**REQUIRED TASK**
Copy each line that contains the word "this".

[Some records]
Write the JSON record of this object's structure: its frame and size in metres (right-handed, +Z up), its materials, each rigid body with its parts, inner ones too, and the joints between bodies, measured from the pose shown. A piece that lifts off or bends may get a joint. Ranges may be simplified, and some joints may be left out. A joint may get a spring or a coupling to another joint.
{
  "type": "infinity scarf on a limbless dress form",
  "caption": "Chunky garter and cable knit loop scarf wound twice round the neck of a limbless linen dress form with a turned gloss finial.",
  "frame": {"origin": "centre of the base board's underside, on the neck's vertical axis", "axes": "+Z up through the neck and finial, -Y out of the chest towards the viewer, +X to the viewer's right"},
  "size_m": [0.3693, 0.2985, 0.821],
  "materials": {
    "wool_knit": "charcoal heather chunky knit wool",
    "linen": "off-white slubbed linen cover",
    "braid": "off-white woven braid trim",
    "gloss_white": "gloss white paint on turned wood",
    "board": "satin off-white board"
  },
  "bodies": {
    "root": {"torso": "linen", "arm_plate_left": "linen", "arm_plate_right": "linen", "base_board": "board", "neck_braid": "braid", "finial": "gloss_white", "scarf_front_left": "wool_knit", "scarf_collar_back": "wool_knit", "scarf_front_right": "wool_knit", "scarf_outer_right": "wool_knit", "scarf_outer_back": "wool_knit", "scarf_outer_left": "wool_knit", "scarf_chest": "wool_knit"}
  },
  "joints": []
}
...
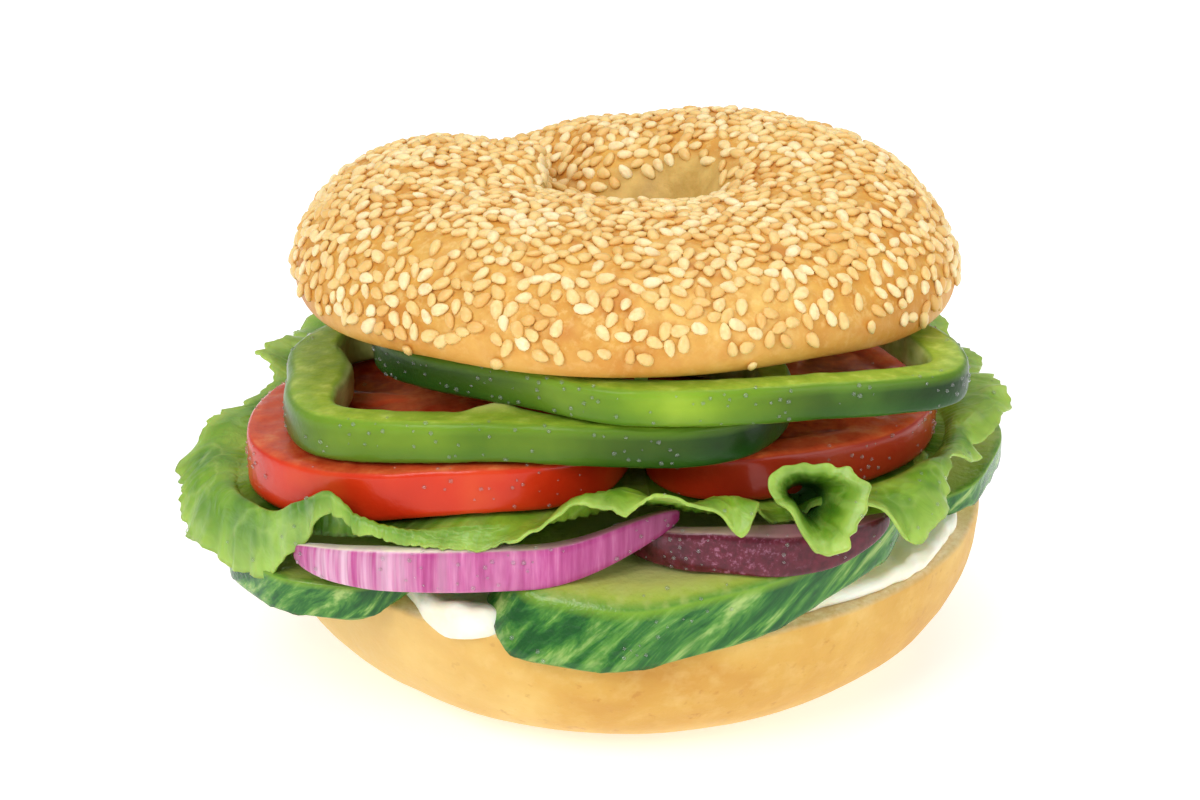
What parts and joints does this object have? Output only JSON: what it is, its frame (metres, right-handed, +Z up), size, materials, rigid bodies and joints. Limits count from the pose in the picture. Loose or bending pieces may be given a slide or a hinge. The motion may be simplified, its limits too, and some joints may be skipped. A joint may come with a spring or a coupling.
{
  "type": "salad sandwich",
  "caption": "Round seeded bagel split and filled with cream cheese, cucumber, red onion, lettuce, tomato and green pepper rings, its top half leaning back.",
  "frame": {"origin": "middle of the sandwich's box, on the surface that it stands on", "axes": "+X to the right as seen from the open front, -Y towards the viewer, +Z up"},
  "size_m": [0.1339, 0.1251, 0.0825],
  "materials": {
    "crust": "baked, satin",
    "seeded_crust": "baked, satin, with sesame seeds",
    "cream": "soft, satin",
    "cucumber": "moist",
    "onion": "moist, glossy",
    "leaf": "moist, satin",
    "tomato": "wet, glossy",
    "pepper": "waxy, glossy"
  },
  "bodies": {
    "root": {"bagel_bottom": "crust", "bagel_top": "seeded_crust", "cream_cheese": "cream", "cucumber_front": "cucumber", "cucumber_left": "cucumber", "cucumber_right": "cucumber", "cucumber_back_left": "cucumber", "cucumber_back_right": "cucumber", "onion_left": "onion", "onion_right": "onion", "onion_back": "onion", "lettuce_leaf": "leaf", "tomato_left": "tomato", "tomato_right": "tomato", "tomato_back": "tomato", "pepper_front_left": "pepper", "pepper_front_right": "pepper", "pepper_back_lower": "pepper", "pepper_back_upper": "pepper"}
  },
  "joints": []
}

**SOLUTION**
Write the JSON record of this object's structure: its frame and size in metres (right-handed, +Z up), its materials, each rigid body with its parts, inner ones too, and the joints between bodies, measured from the pose shown. A piece that lifts off or bends may get a joint. Ranges may be simplified, and some joints may be left out. A joint may get a spring or a coupling to another joint.
What parts and joints does this object have? Output only JSON: what it is, its frame (metres, right-handed, +Z up), size, materials, rigid bodies and joints. Limits count from the pose in the picture. Loose or bending pieces may be given a slide or a hinge. The motion may be simplified, its limits too, and some joints may be skipped. A joint may come with a spring or a coupling.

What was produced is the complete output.